Re: rebuilding an s40 and orientation for shift forks
Originally Posted by Dustinninja
What does the alignment look like? They show no pictures.
I know this is for B-series, but it's similar - 14th picture down in this post: https://honda-tech.com/forums/transm.../#post36579942
When all the gears are disengaged (neutral), the grooves at the base of each of the three shift fork shafts are all aligned, and the interlock fits inside them. Kind of hard to explain.
Originally Posted by Dustinninja
Also, when do I put the interlock guide bolt back in. Everywhere I read tells me first bolt out last bolt in. But does everything need to be in neutral first? Should It be in second or third gear so the trans closes then put it in? Another thing is everyone says just put it in when its an “empty” hole or has nothing on the left or right of it that would obstruct the bolt.
Get the counter shaft, main shaft, and shift fork assembly all back in the clutch housing, and disengage all gears (put it in neutral). With it in neutral, this is when I like to install the interlock bolt, before the case is on.
Originally Posted by Dustinninja
Lastly, how would I bench shift my trans? I have a screw driver through the nub that the linkage bolts onto but it’s so hard to pull backwards and push forwards, surely it’s gotta be something with the shift forks orientation. Also a side note is that the main shaft does spin freely so there is no binding.
Use a screwdriver or a drift pin in the shift rod's "bitch pin" hole. It's more difficult than shifting the transmission in the car because you don't have the same amount of leverage, but it should shift into all gears on the bench.
Re: rebuilding an s40 and orientation for shift forks
Yes the purpose of the interlock is to make sure that only one shift fork can be out of neutral at a time, so you need to move them all to neutral first. The slots should line up. Then lift the shafts, shift forks, everything out of the case slightly so you can rotate and slide the shift dog and interlock cage into position in the slots in the shifter forks. Put in the bolt that holds the shift dog to the shifter shaft.
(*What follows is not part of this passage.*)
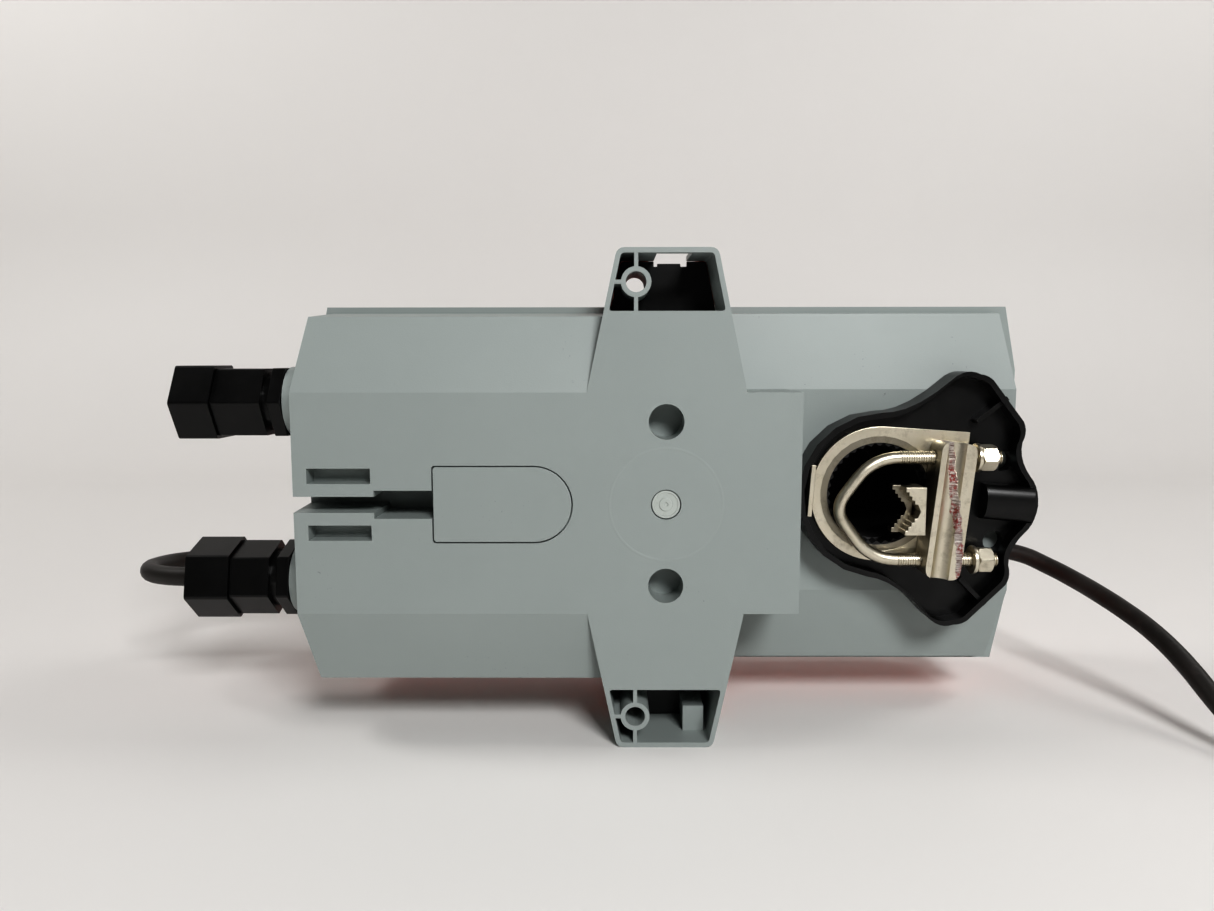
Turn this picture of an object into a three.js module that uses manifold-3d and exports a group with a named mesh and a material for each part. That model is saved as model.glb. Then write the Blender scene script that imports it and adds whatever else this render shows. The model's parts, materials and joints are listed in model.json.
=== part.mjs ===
// A spring-return rotary valve actuator that stands on one ear of its mounting crossbar.
// Housing coordinates, in millimetres: X runs along the body from the centre plug, Y runs in from the
// mounting face, Z runs up from the body's mid-plane. The last section moves the whole assembly so that the
// origin is under the middle of the object, on the surface that it stands on.
import * as THREE from "three";
import { mergeVertices } from "three/addons/utils/BufferGeometryUtils.js";
import { ConvexGeometry } from "three/addons/geometries/ConvexGeometry.js";
import Module from "manifold-3d";

const wasm = await Module();
wasm.setup();

// ---- Driving dimensions ----

const GAP = 0.3; // between pieces that touch

// Rear housing: the flat face, the sloping flanks and the low part round the spindle clamp.
const BODY_LEFT = -147.3; // end of the flat face, on the gland side
const BODY_RIGHT = 152.7; // end of the low part, on the clamp side
const FACE_HALF = 44.2; // half width of the flat face
const FLANK_HALF = 73.9; // half width where the flanks end
const FLANK_DEPTH = 9.3;
const END_SLANT = 5.5; // how far the ends turn in at the corners
const DRAFT = 0.08; // outward slope of every wall, per millimetre of depth
const RECESS_DEPTH = 37.4; // mounting face to the low part
const RECESS_SLOPE = 7.8;
const WALL = 3;
const SPLIT_DEPTH = 60; // where the rear housing meets the front cover
const RIM_DEPTH = 6.5;
const RIM_STEP = 2.2; // how far the rim stands out from the walls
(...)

Finally install the pin bolt that comes in from the flywheel side to limit the motion of the interlock cage.
It won't operate smoothly on the bench with the case apart, the shafts flop around too much.
Re: rebuilding an s40 and orientation for shift forks
This is the interlock bolt hole
is this the right “cage” you were talking about nothing is obstructing the bolt from left or right
everything is in neutral
it should just fit right in but it doesn’t thread all the way in by hand
Is this right? I’m not going to force the bolt in i don’t want to bend it or break it Interlock bolt hole
Re: rebuilding an s40 and orientation for shift forks
I figured out that when you bench shift the transmission the screw driver is just like a shifter and needs to be twisted left and right to get into gears
haha oops
so i shifted through all gears no binding
but reverse is so hard to get into no matter how much force i put on it i can’t shift into it. Is this normal?